Some reviews have mentioned that the mother's unconditional love is an indication that the mother finds her daughter's suggested behavior acceptable. "What if I turned into a polar bear, and I was the meanest bear you ever saw and I had sharp, shiny teeth and I chased you into your tent and you cried?" the daughter asks and the mother replies "Then I would be very surprised and very scared. But still, inside the bear, you would be you, and I would love you." Mama's replies always include the OTHER feelings as well, from sorry to very surprised and very scared, but she repeatedly insists that she will love her daughter: that's what unconditional love is. A child can do bad things and make a parent angry, but the parent will still love them and Barbara Joosse conveys that message well here. The illustrations by Barbara Lavallee are fantastic. This book opens the door, if you want to step through it, for conversations about other cultures. The only potential negative will be parents stumbling over "ptarmigan", a word no other children's book is likely to introduce them to.
- AnnaLovesBooks
Excellent illustrations, great book! May 21, 2008 Green Ibis (Pune, India) I picked up this book in a book store in Alaska, well before I had children of my own. Then it was for the sheer pleasure of looking at the water color illustrations. Now I read it to my two kids, both love it. In fact my son (4 yrs) says "Read it again" right after I have just finished reading it to him :-)
It's a book about a child pushing/testing the limits of her mother's love - trying to see if she does naughty things will mamma stop loving her? And mamma's answers are always soothing and reassuring - telling her child that her love is a constant thing that the child can depend on. It is quite profound actually... we often get angry with out children for various naughty things they do. This book puts the thought into the child's head that "Even if mamma is angry with me, she still loves me".
Along the way, my kids enjoy looking at the pictures of a musk-ox, a ptarmigan (bird), polar bear, wolves, and puffins and a snow country far away from their own.
Wonderful to read to your kids - and cherish just for the beautiful illustrations.
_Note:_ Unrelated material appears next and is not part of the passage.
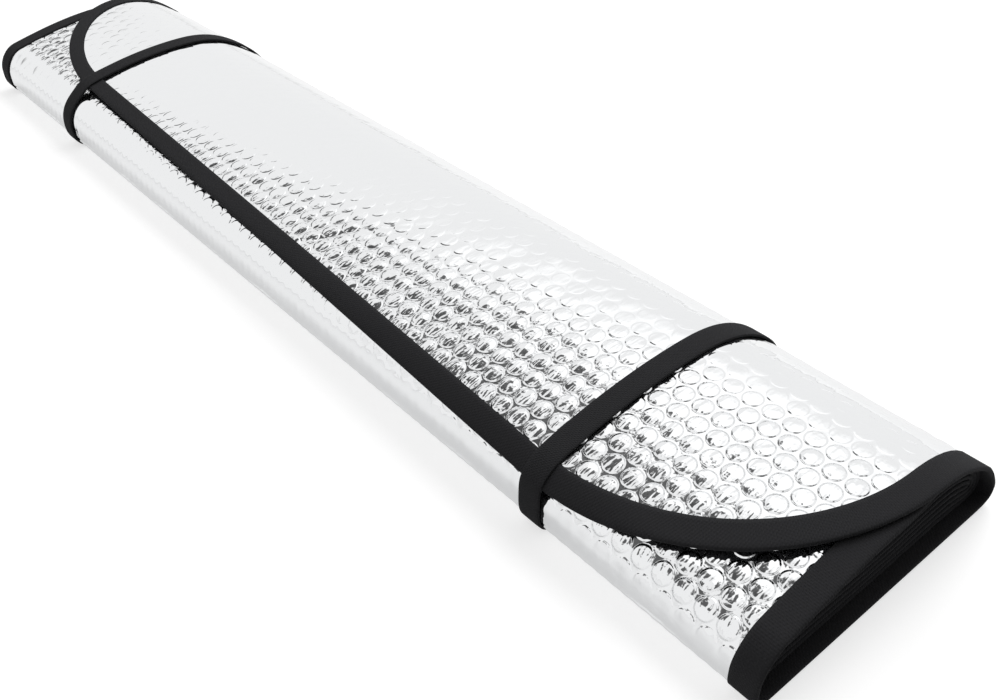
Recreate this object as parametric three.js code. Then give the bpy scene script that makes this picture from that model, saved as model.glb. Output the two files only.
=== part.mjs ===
// Windscreen sunshade of bubble foil, rolled flat for storage and held by two elastic loops.
// Millimetres. +X runs along the roll, +Y across it and +Z up from the surface it lies on.
//
// The sheet is described flat first. s runs round the roll from the flap's free edge inward,
// x runs along the roll, and n is the height over the middle of the sheet's thickness.
// place(s, x, n) then carries any flat point to its place in the roll.

import * as THREE from 'three';

// The roll
const ROLL_LENGTH = 700;
const ROLL_WIDTH = 159;
const CROWN_HEIGHT = 47.7;
const CROWN_Y = 13;
const LEFT_DROP = 11;
const LEFT_POWER = 2;
const RIGHT_DROP = 17;
const RIGHT_POWER = 2.4;
const END_FLATTENING = 0.055;
const WIDTH_TAPER = 0.04;
const LOWER_SQUARENESS = 0.5;

// The folded layers, counted from the bottom one
const LAYERS = 10;
const STACK_LAYERS = 7;
const STACK_PITCH = 3.8;
const TOP_PITCH = 3.6;
const FOLD_PITCH = 3.03;
const INNER_FOLD_REACH = 1.9;
const SWELL_POWER = 1.5;
const INNER_END_SETBACK = 6;

// The sheet
const SHEET_THICKNESS = 1.7;
const RIM_THICKNESS = 0.5;
const STEP_WIDTH = 0.2;
const FLAP_START_ANGLE = 70;
const FLAP_EDGE_OFFSET = 16.3;
const FLAP_EDGE_SKEW = 0.045;
const CORNER_LENGTH = 124;
const CORNER_WIDTH = 109;
const INNER_CORNER = 22;

// The bubbles on the outside of the sheet
const BUBBLE_PITCH = 10.6;
const BUBBLE_HEIGHT = 0.9;
const BUBBLE_MARGIN = 1;
const EXPOSED_WIDTH = 84;
const RIGHT_BUBBLE_ANGLE = 60;

// The woven edge binding
const BINDING_WIDTH = 13;
const TAPE_THICKNESS = 0.6;

// The elastic loops
const STRAP_WIDTH = 12;
const STRAP_THICKNESS = 1.2;
const NEAR_STRAP_X = 231;
const FAR_STRAP_X = -231;
const STRAP_POINT_SPACING = 3;

// The gap left between pieces that touch
const CLEARANCE = 0.3;

// How finely curves are followed
const SECTION_STEP = 0.25;
const RUN_SPANS = 5;
const OUTER_FOLD_SPANS = 10;
const INNER_FOLD_SPANS = 6;
const CORNER_SPANS = 26;
const INNER_CORNER_SPANS = 6;
const GUIDE_SPANS = 12;
const EDGE_SPANS = 5;
const MIN_SPACING = 0.6;
const FOLD_EXTRA_STEPS = 8;
const ROW_ROOM = 0.6;
const TINY = 0.000001;

// Sizes that follow
const SHEET_HALF = SHEET_THICKNESS / 2;
const RIM_HALF = RIM_THICKNESS / 2;
const BINDING_HALF = RIM_HALF + CLEARANCE + TAPE_THICKNESS;
const SHEET_EDGE = TAPE_THICKNESS + CLEARANCE;
const RIM_END = BINDING_WIDTH + CLEARANCE;
const FACE_START = RIM_END + STEP_WIDTH;
const ROW_PITCH = BUBBLE_PITCH * Math.sqrt(3) / 2;
const HALF_LENGTH = ROLL_LENGTH / 2;
const BOTTOM_HEIGHT = STRAP_THICKNESS + CLEARANCE + SHEET_HALF;
const TOP_LEVEL = LAYERS - 1;
const RIGHT_CENTRE = TOP_LEVEL / 2;
const LEFT_CENTRE = (TOP_LEVEL - 1) / 2;
const SIDE_ALLOWANCE = STRAP_THICKNESS + CLEARANCE + SHEET_HALF;
const RIGHT_FOLD_Y = ROLL_WIDTH / 2 - SIDE_ALLOWANCE - foldReach(RIGHT_CENTRE);
const LEFT_FOLD_Y = foldReach(LEFT_CENTRE) + SIDE_ALLOWANCE - ROLL_WIDTH / 2;

// How far a fold reaches out sideways when it joins levels this far from its middle.
function foldReach(half) {
  return INNER_FOLD_REACH + FOLD_PITCH * (half - 0.5);
}

// The height of the top layer across the roll: a low crown that falls to both folds.
function crownLine(y) {
  if (y < CROWN_Y) {
    return CROWN_HEIGHT - LEFT_DROP * ((CROWN_Y - y) / (CROWN_Y - LEFT_FOLD_Y)) ** LEFT_POWER;
  }
  return CROWN_HEIGHT - RIGHT_DROP * ((y - CROWN_Y) / (RIGHT_FOLD_Y - CROWN_Y)) ** RIGHT_POWER;
}

// The height of a layer in the middle of the roll, where the top layers lift off the stack.
function swollenHeight(top, level) {
  const stackLevel = STACK_LAYERS - 1;
  const stack = (value) => BOTTOM_HEIGHT + value * STACK_PITCH;
  const lifted = (value) => top - (TOP_LEVEL - value) * TOP_PITCH;
  if (level <= stackLevel) {
    return stack(level);
  }
  if (level >= stackLevel + 1) {
    return lifted(level);
  }
  return THREE.MathUtils.lerp(stack(stackLevel), lifted(stackLevel + 1), level - stackLevel);
}

// The height of any level at any place across the roll.
function levelHeight(y, level) {
  const top = crownLine(y);
  const even = BOTTOM_HEIGHT + (top - BOTTOM_HEIGHT) * level / TOP_LEVEL;
  const middle = (RIGHT_FOLD_Y + LEFT_FOLD_Y) / 2;
  const across = Math.min(1, Math.abs(y - middle) / ((RIGHT_FOLD_Y - LEFT_FOLD_Y) / 2));
  const swell = (1 - across ** 2) ** SWELL_POWER;
  return THREE.MathUtils.lerp(even, swollenHeight(top, level), swell);
}

// A point of a fold: side is 1 on the right and -1 on the left, and the angle starts on top.
// The lower quarter of a fold is pressed square against the ground, the outer folds most.
function foldPoint(side, half, angle) {
  const foldY = side > 0 ? RIGHT_FOLD_Y : LEFT_FOLD_Y;
  const centre = side > 0 ? RIGHT_CENTRE : LEFT_CENTRE;
  const outerness = (half - 0.5) / (RIGHT_CENTRE - 0.5);
  const power = Math.cos(angle) < 0 ? 1 - LOWER_SQUARENESS * outerness : 1;
  const out = Math.max(0, Math.sin(angle)) ** power;
  const up = Math.sign(Math.cos(angle)) * Math.abs(Math.cos(angle)) ** power;
  const y = foldY + side * foldReach(half) * out;
  return new THREE.Vector2(y, levelHeight(y, centre + half * up));
}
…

Does not "show" or "prove" anything- a very average book July 15, 2007 Elizabeth (Washington State, USA) 1 out of 4 found this review helpful
I bought this book because I am part Native and I wanted to keep that heritage alive for my daughter. I also liked the illustrations, which are beautiful, and she does too.
I was very disappointed in the story, however.
Rather than telling a story, this book reports a conversation between a mother and daughter that goes as follows:
"Mama, do you love me?" "I love you so much [insert metaphor here]." "This much?" "Yes." "What if..." "I would still love you." "What if..." "I would still..." "What if..." "I would still..."
Et cetera.
I found this extremely annoying. It is not a child testing her mother's love; it is a child posing hypothetical questions. Moreover the mother's answers don't prove anything (as it says on the back of the book), because nothing actually happens.
It is sort of along the lines of The Runaway Bunny (which I liked), only more annoying, because the telling is all hypothetical, there is no intent to actually carry out any of the threats (unlike in The Runaway Bunny), and the language isn't as rhythmic, in my opinion.
The vocabulary is very rich but I do wish there had been a glossary of unfamiliar terms at the beginning, since some of these words are not ones that someone who does not live among or near Inuit would know.
All in all, a better book about love is Shel Silverstein's "The Giving Tree" and a better book celebrating Native American heritage is "Ten Little Rabbits".
I would only purchase this book if I owned all of the other books I wanted, and then mainly for the illustrations and vocabulary building.
Lots of Value in a Simple Board Book June 27, 2007 A. Hall My husband purchased this book for our 18-month-old son, and it has become one of his favorite books. I like that it shows a parent's unconditional love no matter what. It teaches that someone can be angry at and still love another person at the same time. It has also taught my son a lot about emotions, something he has had a difficult time understanding up until now. It also shows cause and effect (i.e. If you do that, I will be angry).
Finally, it has been fun to learn a little about another culture. I have had fun looking up the things in the book I didn't understand. I also like that, even though it is about the Inuit culture, that doesn't overpower the main lessons of the book.
Mama, Do You Love Me? Board Book March 22, 2006 Angela B. Kilgo (North Carolina) 1 out of 4 found this review helpful
The book was in excellent condition and was mailed to me promptly.